JPMorgan Chase Bank v. Lowell

Order, Supreme Court, New York County (Helen Freedman, J.), entered April 11, 2003, which granted plaintiff’s motion for partial summary judgment declaring that the Ground Lease for the subject premises *542remains in full force and effect, and that the notice declaring the Ground Lease terminated is null and void, unanimously affirmed, with costs.

The motion court properly concluded that the due date for the rent under article 3.02 of the Ground Lease was December 1 rather than November 30, as defendants-appellants contend. Article 3.02 clearly and unambiguously requires the payment of rent “quarter-annually at the end of each quarter without demand therefor, on the 1st days of each March, June, September and December” (emphasis added). There was no need for the court to resort to parol evidence, and thus, no need to defer deciding the motion for summary judgment until defendants-appellants had an opportunity to conduct discovery on the parties’ intent with respect to article 3.02, or the past payment history (see Intercontinental Planning v Daystrom, Inc., 24 NY2d 372, 379 [1969]).

The motion court was justified in applying General Construction Law § 20 to article 18.02 of the Ground Lease since such provision may be applied to contracts in the absence of a contractual expression of contrary intention, and there was no contractual expression of contrary intention stated in the lease (see Messina v Lufthansa German Airlines, 47 NY2d 111 [1979]).

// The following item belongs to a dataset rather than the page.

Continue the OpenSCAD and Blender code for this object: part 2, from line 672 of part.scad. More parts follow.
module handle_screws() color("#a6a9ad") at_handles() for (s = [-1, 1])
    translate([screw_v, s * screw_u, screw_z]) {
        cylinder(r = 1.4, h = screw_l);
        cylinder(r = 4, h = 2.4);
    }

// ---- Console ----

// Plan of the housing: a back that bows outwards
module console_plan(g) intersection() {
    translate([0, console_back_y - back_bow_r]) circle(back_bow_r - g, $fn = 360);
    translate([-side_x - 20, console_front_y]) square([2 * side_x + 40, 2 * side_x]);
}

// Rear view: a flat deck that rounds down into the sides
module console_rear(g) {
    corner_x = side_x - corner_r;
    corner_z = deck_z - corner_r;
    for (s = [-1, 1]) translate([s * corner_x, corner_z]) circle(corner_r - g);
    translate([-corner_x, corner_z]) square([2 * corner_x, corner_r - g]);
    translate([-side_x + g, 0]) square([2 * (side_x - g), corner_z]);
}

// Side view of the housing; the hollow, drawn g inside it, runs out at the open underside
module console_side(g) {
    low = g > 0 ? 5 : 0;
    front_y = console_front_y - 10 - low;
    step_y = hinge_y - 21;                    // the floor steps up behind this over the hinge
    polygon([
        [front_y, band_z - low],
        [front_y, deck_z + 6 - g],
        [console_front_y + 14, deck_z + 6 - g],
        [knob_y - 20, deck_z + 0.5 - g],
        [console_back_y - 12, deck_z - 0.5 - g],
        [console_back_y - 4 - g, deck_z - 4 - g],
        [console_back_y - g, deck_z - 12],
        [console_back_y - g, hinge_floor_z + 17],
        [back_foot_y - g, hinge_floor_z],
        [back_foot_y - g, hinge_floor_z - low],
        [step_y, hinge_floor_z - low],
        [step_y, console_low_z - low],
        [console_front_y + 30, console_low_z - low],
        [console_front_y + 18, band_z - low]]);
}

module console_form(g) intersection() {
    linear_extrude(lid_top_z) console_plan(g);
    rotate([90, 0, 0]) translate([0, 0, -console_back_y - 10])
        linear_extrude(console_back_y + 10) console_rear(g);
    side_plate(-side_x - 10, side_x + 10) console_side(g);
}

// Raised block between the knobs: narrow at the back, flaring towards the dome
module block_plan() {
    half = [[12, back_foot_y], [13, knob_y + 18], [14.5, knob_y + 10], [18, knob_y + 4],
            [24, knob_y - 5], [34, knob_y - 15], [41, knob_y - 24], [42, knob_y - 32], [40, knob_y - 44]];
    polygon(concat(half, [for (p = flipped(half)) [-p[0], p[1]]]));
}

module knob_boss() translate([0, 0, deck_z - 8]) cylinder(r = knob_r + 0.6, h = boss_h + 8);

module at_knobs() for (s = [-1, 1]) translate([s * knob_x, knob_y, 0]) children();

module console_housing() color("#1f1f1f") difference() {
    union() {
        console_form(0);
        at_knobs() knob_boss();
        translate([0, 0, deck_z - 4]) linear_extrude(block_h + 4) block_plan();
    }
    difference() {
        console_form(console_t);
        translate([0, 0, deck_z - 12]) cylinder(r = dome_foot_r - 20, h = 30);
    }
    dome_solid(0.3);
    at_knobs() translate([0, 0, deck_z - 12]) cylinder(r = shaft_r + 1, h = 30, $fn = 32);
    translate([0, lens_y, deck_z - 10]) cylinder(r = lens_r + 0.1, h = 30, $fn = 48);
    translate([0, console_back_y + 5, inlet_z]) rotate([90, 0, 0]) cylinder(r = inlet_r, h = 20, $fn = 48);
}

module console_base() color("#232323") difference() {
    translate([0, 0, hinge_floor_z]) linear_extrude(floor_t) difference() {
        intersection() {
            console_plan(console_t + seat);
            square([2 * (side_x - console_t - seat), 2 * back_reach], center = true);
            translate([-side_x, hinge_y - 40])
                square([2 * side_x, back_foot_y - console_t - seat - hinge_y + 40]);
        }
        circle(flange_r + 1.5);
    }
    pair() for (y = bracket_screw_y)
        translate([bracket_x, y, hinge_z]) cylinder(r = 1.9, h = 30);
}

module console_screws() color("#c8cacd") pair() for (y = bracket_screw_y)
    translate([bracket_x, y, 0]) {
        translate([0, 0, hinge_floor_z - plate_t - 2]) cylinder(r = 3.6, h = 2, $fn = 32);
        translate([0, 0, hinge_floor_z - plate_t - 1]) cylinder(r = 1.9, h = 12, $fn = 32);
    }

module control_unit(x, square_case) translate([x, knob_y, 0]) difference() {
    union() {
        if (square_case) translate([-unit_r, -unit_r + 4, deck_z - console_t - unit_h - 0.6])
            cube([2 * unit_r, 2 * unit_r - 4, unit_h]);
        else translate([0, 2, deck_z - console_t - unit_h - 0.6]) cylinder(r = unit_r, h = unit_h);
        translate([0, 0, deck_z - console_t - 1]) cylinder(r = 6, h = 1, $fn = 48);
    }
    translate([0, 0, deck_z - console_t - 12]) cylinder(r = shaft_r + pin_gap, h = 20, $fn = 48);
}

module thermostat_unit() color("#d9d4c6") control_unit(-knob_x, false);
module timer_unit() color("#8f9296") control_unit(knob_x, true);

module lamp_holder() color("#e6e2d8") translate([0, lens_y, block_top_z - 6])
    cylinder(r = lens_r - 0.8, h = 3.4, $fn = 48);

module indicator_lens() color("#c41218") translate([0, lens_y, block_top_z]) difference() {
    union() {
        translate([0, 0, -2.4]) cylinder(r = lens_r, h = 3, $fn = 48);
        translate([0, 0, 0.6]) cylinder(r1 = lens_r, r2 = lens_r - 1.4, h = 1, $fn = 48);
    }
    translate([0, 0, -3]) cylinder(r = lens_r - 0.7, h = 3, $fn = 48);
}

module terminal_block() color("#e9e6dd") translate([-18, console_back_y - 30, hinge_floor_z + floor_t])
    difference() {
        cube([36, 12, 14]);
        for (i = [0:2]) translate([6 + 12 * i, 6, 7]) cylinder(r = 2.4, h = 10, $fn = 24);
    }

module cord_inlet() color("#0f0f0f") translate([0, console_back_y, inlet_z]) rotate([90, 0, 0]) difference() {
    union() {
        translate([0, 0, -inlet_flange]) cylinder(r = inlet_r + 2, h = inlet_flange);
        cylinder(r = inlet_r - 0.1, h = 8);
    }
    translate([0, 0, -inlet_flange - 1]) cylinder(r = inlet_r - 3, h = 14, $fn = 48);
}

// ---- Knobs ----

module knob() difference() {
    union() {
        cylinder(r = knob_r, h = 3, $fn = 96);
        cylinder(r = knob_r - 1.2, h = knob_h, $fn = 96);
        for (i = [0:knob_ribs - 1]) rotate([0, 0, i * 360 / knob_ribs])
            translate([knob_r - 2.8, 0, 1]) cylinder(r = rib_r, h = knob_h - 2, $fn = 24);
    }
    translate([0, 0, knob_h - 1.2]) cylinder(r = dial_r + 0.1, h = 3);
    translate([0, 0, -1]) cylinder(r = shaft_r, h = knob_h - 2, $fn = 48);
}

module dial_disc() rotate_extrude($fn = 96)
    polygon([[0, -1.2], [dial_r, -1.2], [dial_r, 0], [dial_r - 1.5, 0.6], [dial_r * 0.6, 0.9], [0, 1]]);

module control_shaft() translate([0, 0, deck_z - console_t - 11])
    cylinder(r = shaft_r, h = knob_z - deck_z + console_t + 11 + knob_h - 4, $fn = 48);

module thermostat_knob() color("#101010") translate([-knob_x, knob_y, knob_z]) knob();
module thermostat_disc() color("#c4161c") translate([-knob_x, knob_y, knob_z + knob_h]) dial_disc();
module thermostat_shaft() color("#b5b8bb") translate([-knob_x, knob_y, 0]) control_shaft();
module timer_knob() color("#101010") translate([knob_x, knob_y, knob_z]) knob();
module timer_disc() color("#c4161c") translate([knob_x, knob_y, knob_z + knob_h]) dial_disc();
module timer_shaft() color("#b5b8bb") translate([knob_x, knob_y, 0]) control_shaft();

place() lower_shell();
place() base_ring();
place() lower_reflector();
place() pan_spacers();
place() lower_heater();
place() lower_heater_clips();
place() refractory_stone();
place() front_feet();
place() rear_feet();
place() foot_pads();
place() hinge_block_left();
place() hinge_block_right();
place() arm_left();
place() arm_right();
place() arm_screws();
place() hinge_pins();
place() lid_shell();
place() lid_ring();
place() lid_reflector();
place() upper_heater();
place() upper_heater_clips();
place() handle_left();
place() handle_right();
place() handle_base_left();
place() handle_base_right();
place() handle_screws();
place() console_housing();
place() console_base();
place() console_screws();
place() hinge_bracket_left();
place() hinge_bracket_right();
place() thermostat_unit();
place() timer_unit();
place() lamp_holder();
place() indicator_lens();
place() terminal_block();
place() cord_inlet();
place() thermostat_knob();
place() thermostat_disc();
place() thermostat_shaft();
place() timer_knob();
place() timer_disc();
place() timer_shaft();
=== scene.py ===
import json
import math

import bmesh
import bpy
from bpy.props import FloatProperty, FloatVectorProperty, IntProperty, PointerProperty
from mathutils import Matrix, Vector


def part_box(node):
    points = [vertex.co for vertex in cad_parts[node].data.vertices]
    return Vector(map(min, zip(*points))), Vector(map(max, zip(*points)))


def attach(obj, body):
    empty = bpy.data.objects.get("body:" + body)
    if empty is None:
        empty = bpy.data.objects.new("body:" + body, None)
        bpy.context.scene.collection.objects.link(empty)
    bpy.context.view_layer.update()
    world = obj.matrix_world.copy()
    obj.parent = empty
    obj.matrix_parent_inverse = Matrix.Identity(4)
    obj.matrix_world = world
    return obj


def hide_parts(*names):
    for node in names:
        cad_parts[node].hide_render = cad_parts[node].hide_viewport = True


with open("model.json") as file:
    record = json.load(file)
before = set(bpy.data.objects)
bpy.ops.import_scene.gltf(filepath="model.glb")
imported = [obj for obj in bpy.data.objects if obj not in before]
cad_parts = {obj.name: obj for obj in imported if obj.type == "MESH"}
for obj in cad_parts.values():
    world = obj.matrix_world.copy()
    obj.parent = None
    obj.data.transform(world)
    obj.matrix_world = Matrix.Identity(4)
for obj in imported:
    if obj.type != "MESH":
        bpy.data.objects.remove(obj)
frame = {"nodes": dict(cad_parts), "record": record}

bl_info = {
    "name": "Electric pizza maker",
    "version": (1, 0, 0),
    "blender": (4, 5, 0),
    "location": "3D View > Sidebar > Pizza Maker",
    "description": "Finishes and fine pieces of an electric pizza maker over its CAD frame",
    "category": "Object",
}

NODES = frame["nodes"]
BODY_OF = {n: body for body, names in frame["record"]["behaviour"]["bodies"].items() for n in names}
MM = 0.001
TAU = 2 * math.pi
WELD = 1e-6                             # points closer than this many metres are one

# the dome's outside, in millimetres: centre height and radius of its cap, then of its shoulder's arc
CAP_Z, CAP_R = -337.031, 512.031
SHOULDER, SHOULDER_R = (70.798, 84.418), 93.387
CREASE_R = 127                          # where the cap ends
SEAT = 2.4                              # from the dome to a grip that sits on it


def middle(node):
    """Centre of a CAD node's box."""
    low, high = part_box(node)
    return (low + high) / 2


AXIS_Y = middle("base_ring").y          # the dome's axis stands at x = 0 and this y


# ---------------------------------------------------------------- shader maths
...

In addition, the motion court properly applied General Construction Law § 20 for purposes of calculating the 30-day default period under article 18.02 of the Ground Lease. Pursuant to General Construction Law § 20, the date of the event, i.e., the rent due date (December 1, 2002 herein), is excluded (see Pomeranz v More, 187 Misc 383 [1946]), and thus, the 30th day of default was December 31, 2002. Since plaintiff-respondent wire transferred the rent payment at 1:30 p.m. on December 31, 2002, it did so prior to the expiration of the 30-day default period.

We have considered defendants-appellants’ remaining arguments and find them to be without merit. Concur — Sullivan, J.P., Williams, Lerner and Friedman, JJ.